## Given data
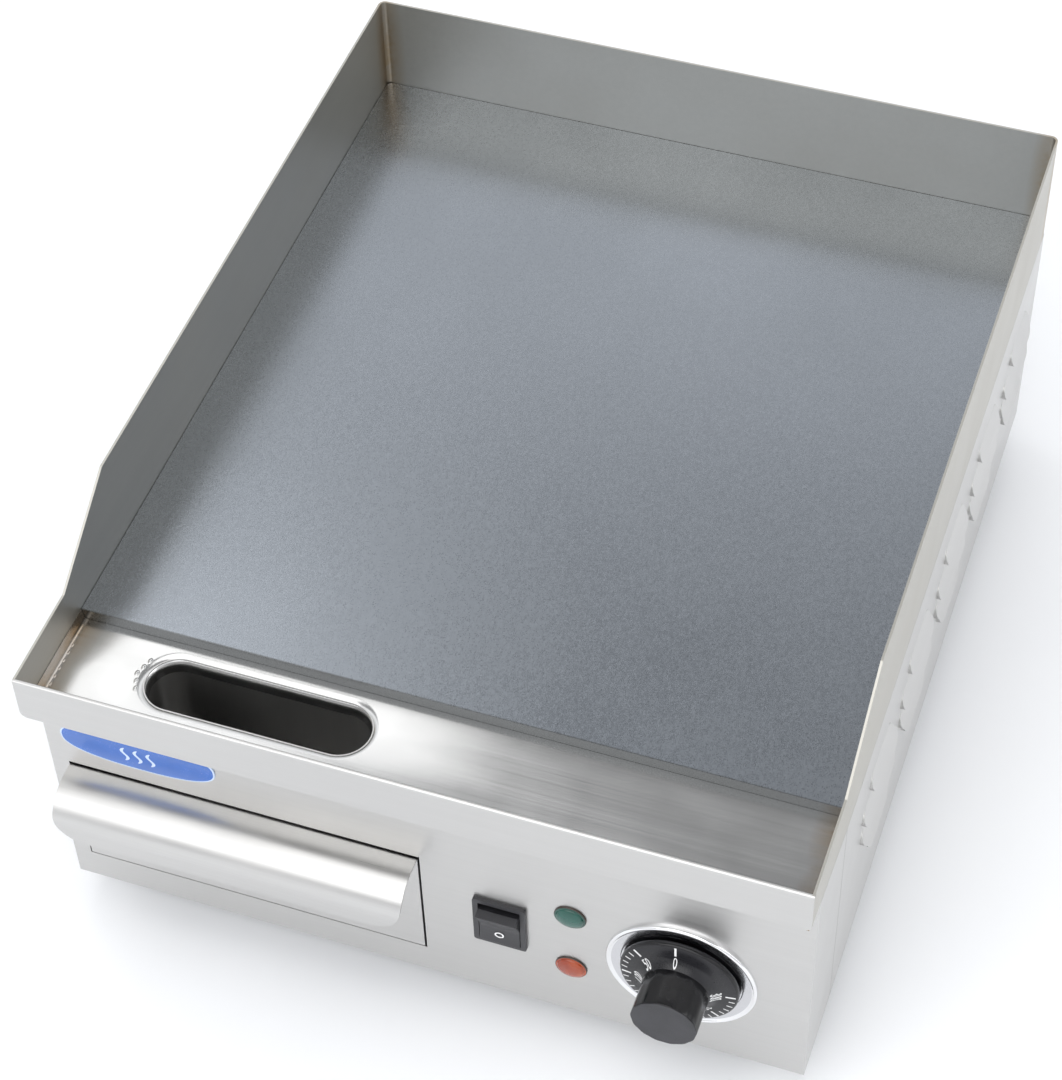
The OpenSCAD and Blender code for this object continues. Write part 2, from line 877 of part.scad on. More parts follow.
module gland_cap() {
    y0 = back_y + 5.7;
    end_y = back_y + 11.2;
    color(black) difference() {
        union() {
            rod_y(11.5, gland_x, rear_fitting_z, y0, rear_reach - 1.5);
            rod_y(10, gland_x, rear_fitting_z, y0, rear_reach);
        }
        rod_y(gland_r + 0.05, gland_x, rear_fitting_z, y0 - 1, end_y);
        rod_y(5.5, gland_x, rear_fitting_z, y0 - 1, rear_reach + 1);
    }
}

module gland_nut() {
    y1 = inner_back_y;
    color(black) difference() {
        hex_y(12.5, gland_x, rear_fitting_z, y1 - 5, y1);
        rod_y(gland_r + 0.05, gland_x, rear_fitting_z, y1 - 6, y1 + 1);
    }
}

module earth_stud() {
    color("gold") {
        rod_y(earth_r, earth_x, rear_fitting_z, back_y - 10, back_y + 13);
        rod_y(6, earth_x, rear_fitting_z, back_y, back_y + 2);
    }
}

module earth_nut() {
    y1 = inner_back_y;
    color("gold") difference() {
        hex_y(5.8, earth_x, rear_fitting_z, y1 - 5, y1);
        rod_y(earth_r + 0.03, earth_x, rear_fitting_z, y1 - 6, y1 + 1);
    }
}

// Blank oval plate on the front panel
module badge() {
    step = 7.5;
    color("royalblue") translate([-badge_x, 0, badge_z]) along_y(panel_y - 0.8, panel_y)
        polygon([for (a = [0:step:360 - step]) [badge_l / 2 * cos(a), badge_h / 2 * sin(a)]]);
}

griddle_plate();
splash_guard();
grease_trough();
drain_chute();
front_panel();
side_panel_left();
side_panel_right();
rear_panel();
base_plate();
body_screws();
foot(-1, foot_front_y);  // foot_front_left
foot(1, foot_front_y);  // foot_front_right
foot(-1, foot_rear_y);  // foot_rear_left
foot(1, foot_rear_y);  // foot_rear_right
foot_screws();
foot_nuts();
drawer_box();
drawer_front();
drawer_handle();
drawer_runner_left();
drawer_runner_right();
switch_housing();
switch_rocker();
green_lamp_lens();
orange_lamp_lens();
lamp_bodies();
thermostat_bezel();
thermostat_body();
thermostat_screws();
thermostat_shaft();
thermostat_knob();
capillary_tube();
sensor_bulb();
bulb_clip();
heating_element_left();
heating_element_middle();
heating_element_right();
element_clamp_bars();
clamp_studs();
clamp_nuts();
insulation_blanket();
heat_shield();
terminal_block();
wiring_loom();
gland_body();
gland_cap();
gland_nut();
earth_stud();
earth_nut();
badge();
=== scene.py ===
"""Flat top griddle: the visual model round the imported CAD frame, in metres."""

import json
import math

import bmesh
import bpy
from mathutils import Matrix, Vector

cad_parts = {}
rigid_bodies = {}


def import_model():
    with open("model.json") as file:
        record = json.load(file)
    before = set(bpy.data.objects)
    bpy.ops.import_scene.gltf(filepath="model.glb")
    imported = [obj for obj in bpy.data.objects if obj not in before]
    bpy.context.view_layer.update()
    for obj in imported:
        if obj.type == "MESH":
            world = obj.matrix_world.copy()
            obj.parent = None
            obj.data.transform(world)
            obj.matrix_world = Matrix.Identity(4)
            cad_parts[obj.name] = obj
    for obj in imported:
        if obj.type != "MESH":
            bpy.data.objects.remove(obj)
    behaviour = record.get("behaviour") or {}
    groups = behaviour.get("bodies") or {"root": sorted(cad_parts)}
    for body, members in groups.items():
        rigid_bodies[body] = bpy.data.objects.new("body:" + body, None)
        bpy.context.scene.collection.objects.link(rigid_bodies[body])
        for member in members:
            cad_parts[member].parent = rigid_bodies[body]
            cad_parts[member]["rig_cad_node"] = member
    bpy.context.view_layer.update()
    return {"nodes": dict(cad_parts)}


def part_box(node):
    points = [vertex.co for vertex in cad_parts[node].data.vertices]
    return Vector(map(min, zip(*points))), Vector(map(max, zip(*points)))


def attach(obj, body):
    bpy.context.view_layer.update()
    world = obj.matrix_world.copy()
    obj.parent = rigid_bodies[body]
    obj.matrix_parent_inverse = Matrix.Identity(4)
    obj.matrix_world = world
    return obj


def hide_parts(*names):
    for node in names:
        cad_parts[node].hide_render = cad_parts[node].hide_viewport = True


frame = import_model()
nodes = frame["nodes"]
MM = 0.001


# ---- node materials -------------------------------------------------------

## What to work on
Write out exactly the lines running from the line containing "griddle_plate();" to the line containing "obj.parent = None", with both of those lines included.

## Task response
griddle_plate();
splash_guard();
grease_trough();
drain_chute();
front_panel();
side_panel_left();
side_panel_right();
rear_panel();
base_plate();
body_screws();
foot(-1, foot_front_y);  // foot_front_left
foot(1, foot_front_y);  // foot_front_right
foot(-1, foot_rear_y);  // foot_rear_left
foot(1, foot_rear_y);  // foot_rear_right
foot_screws();
foot_nuts();
drawer_box();
drawer_front();
drawer_handle();
drawer_runner_left();
drawer_runner_right();
switch_housing();
switch_rocker();
green_lamp_lens();
orange_lamp_lens();
lamp_bodies();
thermostat_bezel();
thermostat_body();
thermostat_screws();
thermostat_shaft();
thermostat_knob();
capillary_tube();
sensor_bulb();
bulb_clip();
heating_element_left();
heating_element_middle();
heating_element_right();
element_clamp_bars();
clamp_studs();
clamp_nuts();
insulation_blanket();
heat_shield();
terminal_block();
wiring_loom();
gland_body();
gland_cap();
gland_nut();
earth_stud();
earth_nut();
badge();
=== scene.py ===
"""Flat top griddle: the visual model round the imported CAD frame, in metres."""

import json
import math

import bmesh
import bpy
from mathutils import Matrix, Vector

cad_parts = {}
rigid_bodies = {}


def import_model():
    with open("model.json") as file:
        record = json.load(file)
    before = set(bpy.data.objects)
    bpy.ops.import_scene.gltf(filepath="model.glb")
    imported = [obj for obj in bpy.data.objects if obj not in before]
    bpy.context.view_layer.update()
    for obj in imported:
        if obj.type == "MESH":
            world = obj.matrix_world.copy()
            obj.parent = None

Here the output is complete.